マネージャーの仕事はやはり「居場所」づくり

岩崎 早実のシンボルというと、僕は王貞治さんを思い浮かべるんですが、荒川博さんがコーチ時代、王選手のことを「あんな素直なやつはいない」といったという逸話があります。王選手は「右打席より左打席がいい」と荒川さんに言われ、その場で左に直して打った、その素直なところがいいところだと言ったというんです。ところが、川上哲治さんは監督時代に、「あんな頑固なやつはいない。何を言っても聞きやしないんだ」と発言したと言い、それを聞いて、不思議だなと思いました。

布施 それは王さんが選手として成熟していたからではないでしょうか? 人間は、自分が認知できていることしかコントロールできません。例えば、自らが怒りっぽいことを知っている人は、人前で怒るとまずいので、怒らないようにコントロールする。でも怒りっぽさに気づいていない人は、急に怒り出したりする。どちらが成熟しているかといえば前者です。自分がわかっているから感情をコントロールできる。

 また、人間は素の自分ですべての行動を起こすわけではないですよね。少なからず、演じている。選手であれば、選手像としての自分をつくって演じているものです。最近でも、ジャイアンツで代走を務める鈴木尚広選手が、代走のチャンスが来たときに“もう1人の自分”が客観視している、素のままでいたらとても走れないなどと話していました。まさにその通りで、誰しも素の自分が大舞台にそのまま出て行ったら怖いものです。

 王選手はその点、すごく成熟した人格者であって、人格者というものは自己認識をしていて相手に合わせながら、今あるべき自分を見せられるもの。しかも単に相手に合わせるだけでなく、芯があり、その芯をどう見せていくかまでわかっている。必要に応じて見せられている。だから素直にも頑固にもなれたんですよね。

岩崎 その意味では、『もしイノ』に出てくる真美は、芯はあるけどなかなかうまくいかなかった。でも夢が、真美の芯の部分をこういう見せ方をしたらどうかと提示する。すると、むき出しだった真美の芯が、うまく出せるようになった……。そう考えると、マネージャーの仕事の1つは、個々のマイナス部分をどう見せればいいかを提案し、それによってこういう風にチームに貢献できる、成果に貢献できるという、演出の仕方を提示するということでもありますね。

布施 やはりマネージャーの仕事は『もしイノ』に出てくる通り、「居場所」づくりなんだと思います。
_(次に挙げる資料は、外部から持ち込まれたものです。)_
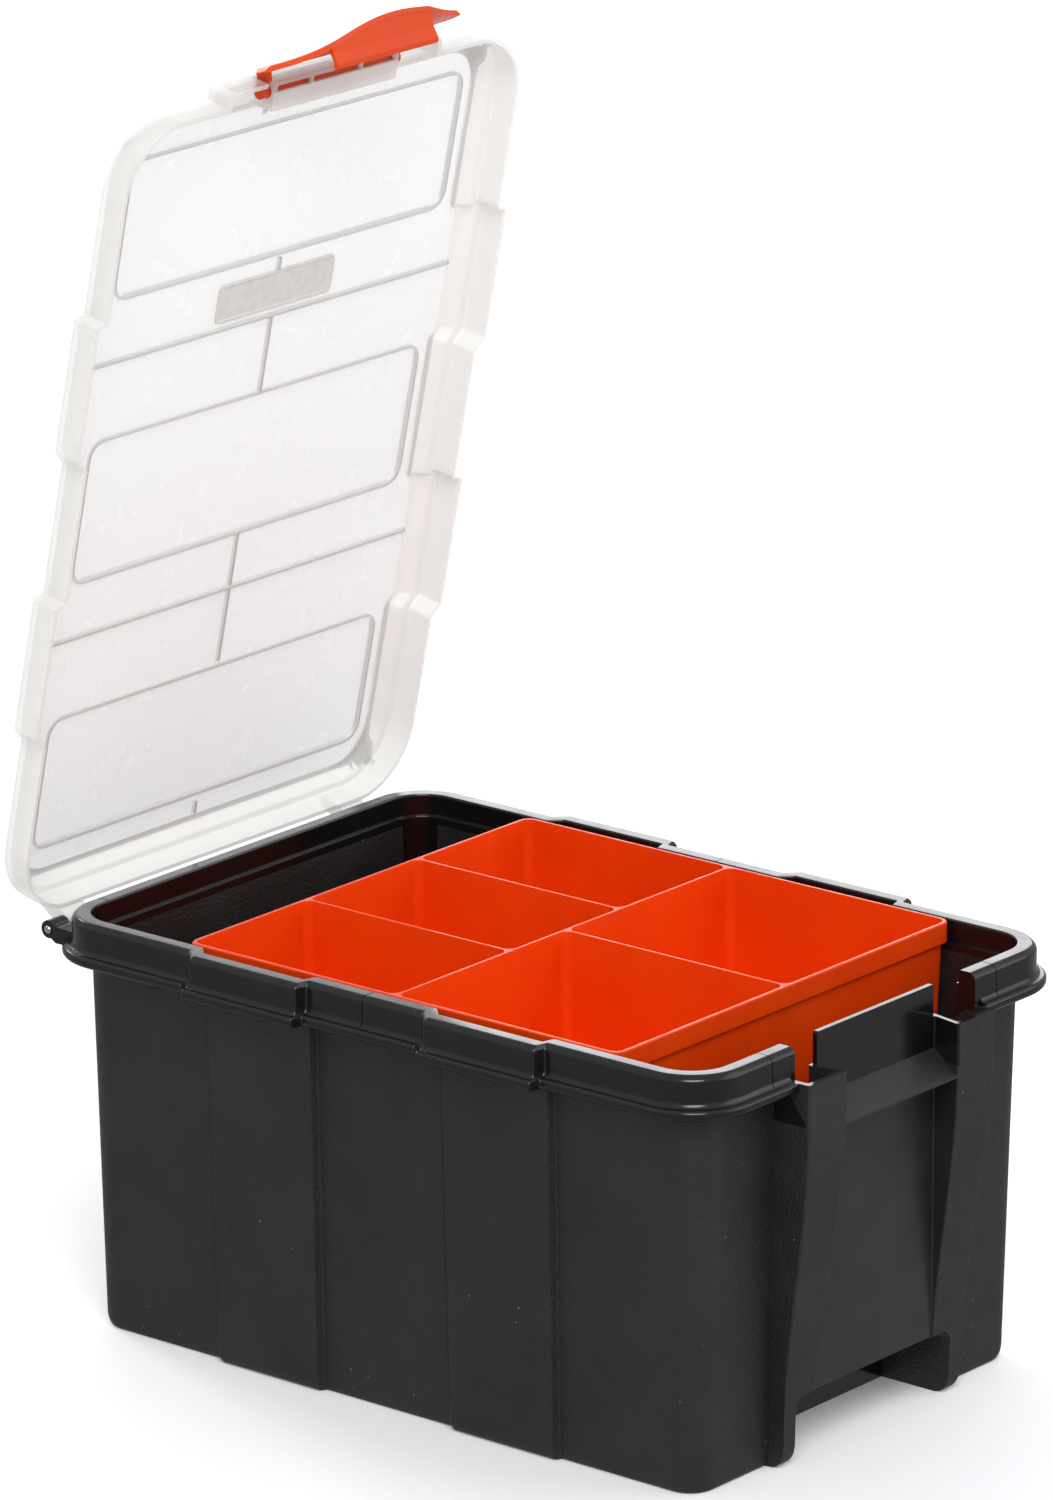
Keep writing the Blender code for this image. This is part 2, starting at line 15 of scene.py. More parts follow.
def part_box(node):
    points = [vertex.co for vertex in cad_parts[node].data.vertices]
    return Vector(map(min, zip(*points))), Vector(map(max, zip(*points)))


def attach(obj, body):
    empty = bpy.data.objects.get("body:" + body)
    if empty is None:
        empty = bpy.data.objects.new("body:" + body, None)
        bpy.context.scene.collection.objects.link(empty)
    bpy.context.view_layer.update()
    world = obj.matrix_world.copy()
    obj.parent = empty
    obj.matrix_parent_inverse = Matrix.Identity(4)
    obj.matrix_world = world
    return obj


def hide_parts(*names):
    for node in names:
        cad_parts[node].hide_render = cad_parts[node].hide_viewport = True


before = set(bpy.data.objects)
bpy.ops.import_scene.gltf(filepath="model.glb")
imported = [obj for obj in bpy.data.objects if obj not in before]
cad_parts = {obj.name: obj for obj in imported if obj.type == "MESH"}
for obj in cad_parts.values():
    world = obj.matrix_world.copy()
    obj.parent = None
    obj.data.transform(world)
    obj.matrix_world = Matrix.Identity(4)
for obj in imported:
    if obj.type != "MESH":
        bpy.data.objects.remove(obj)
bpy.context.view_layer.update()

# Driving dimensions, shared with the CAD part.
HALF_WIDTH = 0.100
HALF_LENGTH = 0.146
CORNER_RADIUS = 0.020
LAND_Z = 0.155
RIB_ZONES = ((-0.0788, -0.0277), (0.0277, 0.0788))
RIM_BUMP = 0.0047
WALL_BUMP = 0.0030
WALL = 0.0020
FLOOR = 0.0024
LEDGE_Z = 0.1470
RIM_GAP_HALF = 0.051
CATCH_PLANE_Y = -0.1435
CATCH_CORNER_X = 0.0336
PILLAR_TOP_Z = 0.1433
PILLAR_REACH = 0.01195
PLATE_HALF = 0.0330
SHELF_BACK_Z = 0.1319
SHELF_FRONT_Z = 0.1243
SHELF_FRONT_Y = -0.1550
RECESS_HALF = 0.0440
RECESS_HEIGHT = 0.0250
RECESS_BACK_Y = 0.1140
HINGE = Vector((0, 0.1563, 0.1449))
LID_ANGLE = math.radians(-78.4)
HINGE_X = 0.077
HINGE_BORE = 0.0018
KNUCKLE_RADIUS = 0.0033
LID_KNUCKLE_HALF = 0.0060
EAR_GAP = 0.0003
EAR_WIDTH = 0.0080
LID_OVERHANG = 0.0066
LID_END_OVERHANG = 0.0049
LID_SKIRT_Z = 0.1469
LID_EDGE_Z = 0.1583
LID_TOP_Z = 0.1615
LID_FIELD_Z = 0.1600
LID_WALL = 0.0017
BULGE_HALF = 0.0570
BULGE_Y = -0.1564
BOSS_HALF = 0.0335
BOSS_BACK_Y = -0.1467
BOSS_LIP_Y = -0.1522
BOSS_WALL = 0.0016
ROD = Vector((0, -0.1515, 0.1510))
LATCH_ANGLE = math.radians(-30)
ROD_RADIUS = 0.0024
COVER_HALF = 0.053
COVER_THICKNESS = 0.0019
TRAY_HALF_X = 0.0942
TRAY_FRONT_Y = -0.1055
TRAY_REAR_Y = 0.0882
TRAY_BAND = 0.0077
TRAY_DEPTH = 0.0450
TRAY_STEP = 0.0015
TRAY_WALL = 0.0012
TRAY_CROSS_Y = -0.0062
LID_RIB_Y = (-0.0567, 0.0497)
WINDOWS = ((-0.1320, -0.0815), (-0.0255, 0.0272), (0.0820, 0.1310))
SPINE = ((-0.0791, -0.0741), (-0.0576, -0.0271), (0.0275, 0.0791), (0.1349, 0.1400))
WINDOW_HALF = 0.0882
LABEL = (0.0312, -0.0740, -0.0593)  # half width, front and rear
WALL_DRAFT = 0.0257  # outward lean of the tub's walls per metre of height
PILLAR_DRAFT = 0.02  # how much a pillar widens on each side per metre of height
FOOT_RADIUS = 0.008
OUT = 0.17  # a reach that clears the box, for cutters
LATCH_INNER_Y = 0.0064  # from the rod's axis to the cover's inner face at its top
LATCH_DEPTH = 0.0300
CAMERA_AZIMUTH, CAMERA_ELEVATION = -50.6911, 17.0604  # degrees
CAMERA_ROLL = -0.0021  # radians
CAMERA_LENS = 232.08  # millimetres on a sensor 36 wide
CAMERA_DISTANCE = 3.40604


# Mesh helpers


def rounded_corners(corners):
    """A closed outline through (x, y, radius, segments) corners, each replaced by an arc."""
    points = []
    for i, (x, y, radius, segments) in enumerate(corners):
        corner = Vector((x, y))
        before = (Vector(corners[i - 1][:2]) - corner).normalized()
        after = (Vector(corners[(i + 1) % len(corners)][:2]) - corner).normalized()
        half = before.angle(after) / 2
        if segments < 1:
            points.append((x, y))
            continue
        centre = corner + (before + after).normalized() * radius / math.sin(half)
        start = corner + before * radius / math.tan(half) - centre
        end = corner + after * radius / math.tan(half) - centre
        turn = start.angle_signed(end)
        for k in range(segments + 1):
            spoke = start.copy()
            spoke.rotate(Matrix.Rotation(-turn * k / segments, 2))
            points.append(tuple(centre + spoke))
    return points


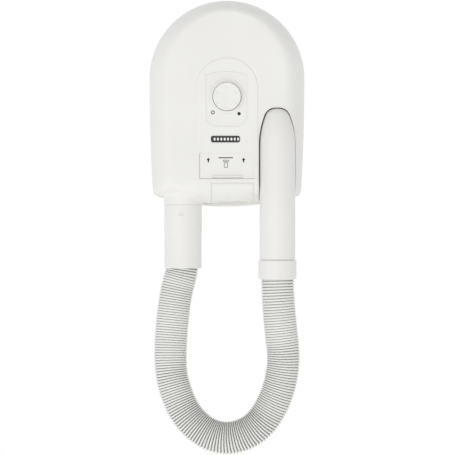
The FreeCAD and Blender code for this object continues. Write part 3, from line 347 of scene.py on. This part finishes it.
def hose_rings(route):
    """(distance, radius, web) for every ring of the ribbed surface.

    The third value is true where the surface from this ring to the next one lies in a groove's strip of
    painted shade, a darker grey that stands in for the groove's shadow. The ribs stand apart with deeper,
    wider grooves where the hose bends, and under the handle's cuff, where the handle's weight pulls on
    them.
    """
    outside = HOSE_DIAMETER / 2
    groove_shade_rings = (0, RINGS_PER_RIB - 1)
    rings = []
    start = 0.0
    while start < route.length - RIB_PITCH_PULLED:
        bent = min(1.0, route.bend(start) / FULL_BEND)
        pulled = max(0.0, 1 - (route.length - start) / PULLED_LENGTH)
        opened = max(bent, PULLED_OPENING * pulled)
        pitch = mix(RIB_PITCH, RIB_PITCH_PULLED, pulled)
        depth = mix(RIB_DEPTH, RIB_DEPTH_BENT, opened)
        sharpness = mix(RIDGE_SHARPNESS, RIDGE_SHARPNESS_BENT, opened)
        groove_shade = mix(GROOVE_SHADE_SHARE, GROOVE_SHADE_SHARE_BENT, opened)
        for i, phase in enumerate(ring_phases(groove_shade)):
            height = math.sin(math.pi * phase) ** sharpness
            rings.append((start + phase * pitch, outside - depth * (1 - height), i in groove_shade_rings))
        start += pitch
    return rings


def sweep(name, route, rings):
    """A closed tube with the rings' radii outside, a plain bore, and the second material, a darker grey of
    painted shade, on the grooves' strips.
    """
    made = bmesh.new()
    wall_normal = Vector((0, 1, 0))
    loops = []
    for distance, radius, _ in rings:
        along = route.direction(distance)
        side = along.cross(wall_normal).normalized()
        up = side.cross(along).normalized()
        loops.append((route.at(distance), side, up, radius))
    bore = HOSE_DIAMETER / 2 - RIB_DEPTH_BENT - HOSE_WALL
    inside = [(place, side, up, bore) for place, side, up, _ in loops[:: RINGS_PER_RIB // 2]]
    rows = []
    for place, side, up, radius in loops + inside[::-1]:
        row = []
        for i in range(HOSE_SIDES):
            turn = 2 * math.pi * i / HOSE_SIDES
            row.append(made.verts.new(place + (side * math.cos(turn) + up * math.sin(turn)) * radius))
        rows.append(row)
    groove_shades = [groove_shade for _, _, groove_shade in rings] + [False] * len(inside)
    for row, after, groove_shade in zip(rows, rows[1:] + rows[:1], groove_shades):
        for i in range(HOSE_SIDES):
            j = (i + 1) % HOSE_SIDES
            made.faces.new((row[i], row[j], after[j], after[i])).material_index = int(groove_shade)
    bmesh.ops.recalc_face_normals(made, faces=made.faces)
    mesh = bpy.data.meshes.new(name)
    made.to_mesh(mesh)
    made.free()
    thing = bpy.data.objects.new(name, mesh)
    bpy.context.scene.collection.objects.link(thing)
    return thing


def make_hose():
    read = smooth_route([Vector(p) for p in HOSE_ROUTE])
    route = Route(read)
    hose = sweep("ribbed_hose", route, hose_rings(route))
    hose.data.materials.append(LOOKS["hose_grey"])
    # The second material is the darker grey on the grooves' strips: painted shade.
    hose.data.materials.append(
        plastic("hose painted groove shade", HOSE_GROOVE_SHADE, roughness=0.6, grain=0.06, variation=0.03)
    )
    smooth(hose, degrees=80)
    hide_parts("hose")
    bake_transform(hose)


make_hose()

# ---------------------------------------------------------------------------------------- light and camera

VIEW_CENTRE = Vector((0.0007, -0.05, -0.1673))
VIEW_WIDTH = 0.6006
CAMERA_DISTANCE = 4.5
SENSOR_WIDTH_MM = 36

FLOOR_HEIGHT = -4.0
FLOOR_REACH = 50.0
FLOOR_GLOW = 0.2

# The light tent's cloth is bright towards this side and dim away from it. It changes over the fade,
# which is in cosines of the angle to that side.
TENT_BRIGHT_SIDE = Vector((-0.1, 0.95, -0.28)).normalized()
TENT_DIM = 0.66
TENT_BRIGHT = 1.0
TENT_FADE_START = -0.1
TENT_FADE_END = 0.4

KEY_PLACE = Vector((-1.6, -5.2, -0.4))
KEY_TARGET = Vector((0, 0, -0.15))
KEY_SIZE = 5.0
KEY_POWER = 80


def make_camera():
    """A camera straight in front of the object, far enough away for mild perspective."""
    camera = bpy.data.cameras.new("camera")
    camera.sensor_width = SENSOR_WIDTH_MM
    camera.lens = camera.sensor_width * CAMERA_DISTANCE / VIEW_WIDTH
    holder = bpy.data.objects.new("camera", camera)
    holder.location = VIEW_CENTRE - Vector((0, CAMERA_DISTANCE, 0))
    holder.rotation_euler = (math.radians(90), 0, 0)
    bpy.context.scene.collection.objects.link(holder)
    bpy.context.scene.camera = holder


def studio_floor():
    """A wide plain pale floor far below the object, which hangs on its wall."""
    signs = ((-1, -1), (1, -1), (1, 1), (-1, 1))
    corners = [(x * FLOOR_REACH, y * FLOOR_REACH, FLOOR_HEIGHT) for x, y in signs]
    mesh = bpy.data.meshes.new("studio_floor")
    mesh.from_pydata(corners, [], [(0, 1, 2, 3)])
    floor = bpy.data.objects.new("studio_floor", mesh)
    bpy.context.scene.collection.objects.link(floor)
    nodes = Nodes("studio floor")
    clouds = nodes.noise(scale=0.5)
    base = nodes.ramp(clouds, (0.3, (0.90, 0.90, 0.895)), (0.7, (0.93, 0.93, 0.925)))
    looks = nodes.finish(
        Base_Color=base,
        Roughness=0.9,
        Specular_IOR_Level=0.1,
        Emission_Color=(1, 1, 1, 1),
        Emission_Strength=FLOOR_GLOW,
    )
    floor.data.materials.append(looks)


def light_tent():
    """Soft light from white cloth all round, brighter behind the object, below it and on its left."""
    world = bpy.data.worlds.new("light_tent")
    world.use_nodes = True
    tree = world.node_tree
    facing = tree.nodes.new("ShaderNodeVectorMath")
    facing.operation = "DOT_PRODUCT"
    facing.inputs[1].default_value = TENT_BRIGHT_SIDE
    tree.links.new(tree.nodes.new("ShaderNodeTexCoord").outputs["Generated"], facing.inputs[0])
    cloth = tree.nodes.new("ShaderNodeMapRange")
    cloth.inputs["From Min"].default_value = TENT_FADE_START
    cloth.inputs["From Max"].default_value = TENT_FADE_END
    cloth.inputs["To Min"].default_value = TENT_DIM
    cloth.inputs["To Max"].default_value = TENT_BRIGHT
    tree.links.new(facing.outputs["Value"], cloth.inputs["Value"])
    background = tree.nodes["Background"]
    background.inputs["Color"].default_value = (1, 1, 1, 1)
    tree.links.new(cloth.outputs["Result"], background.inputs["Strength"])
    bpy.context.scene.world = world


def key_light():
    """A large square of soft light in front of the object, which the camera doesn't see."""
    lamp = bpy.data.lights.new("key", "AREA")
    lamp.size = KEY_SIZE
    lamp.energy = KEY_POWER
    holder = bpy.data.objects.new("key", lamp)
    holder.location = KEY_PLACE
    holder.rotation_euler = (KEY_TARGET - KEY_PLACE).to_track_quat("-Z", "Y").to_euler()
    holder.visible_camera = False
    bpy.context.scene.collection.objects.link(holder)


make_camera()
studio_floor()
light_tent()
key_light()
bpy.context.scene.view_settings.view_transform = "Standard"
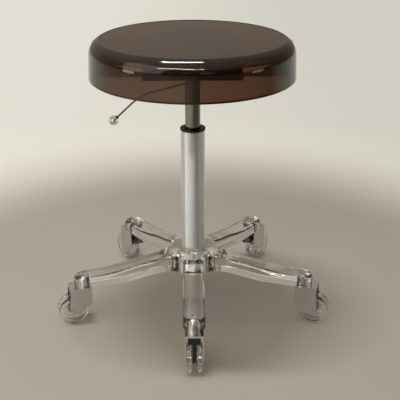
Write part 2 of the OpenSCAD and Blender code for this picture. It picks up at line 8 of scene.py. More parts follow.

いわばプロデューサーの仕事。コーチはすでに居場所があって、その場を使いながら気づかせてあげる仕事です。

 本来は、マネージャーの仕事とプロデューサーの仕事は分かれているべきですが、日本の学生野球、特に高校野球の場合は、プロ野球のように何人もコーチがいるわけではないので、マネジメントを担う監督が両方やるケースが多いですね。

 そのうえ、高校野球のマネージャーというと、おにぎりをつくったり洗濯をしたりとまるで雑用係のように思われます。そうしたことも仕事としてあってもいいですが、マネージャーの本質は雑用係ではない。本来やるべき仕事は、各部員の芯をきちんと見てあげて、それぞれに居場所をつくっていくことなんだと思います。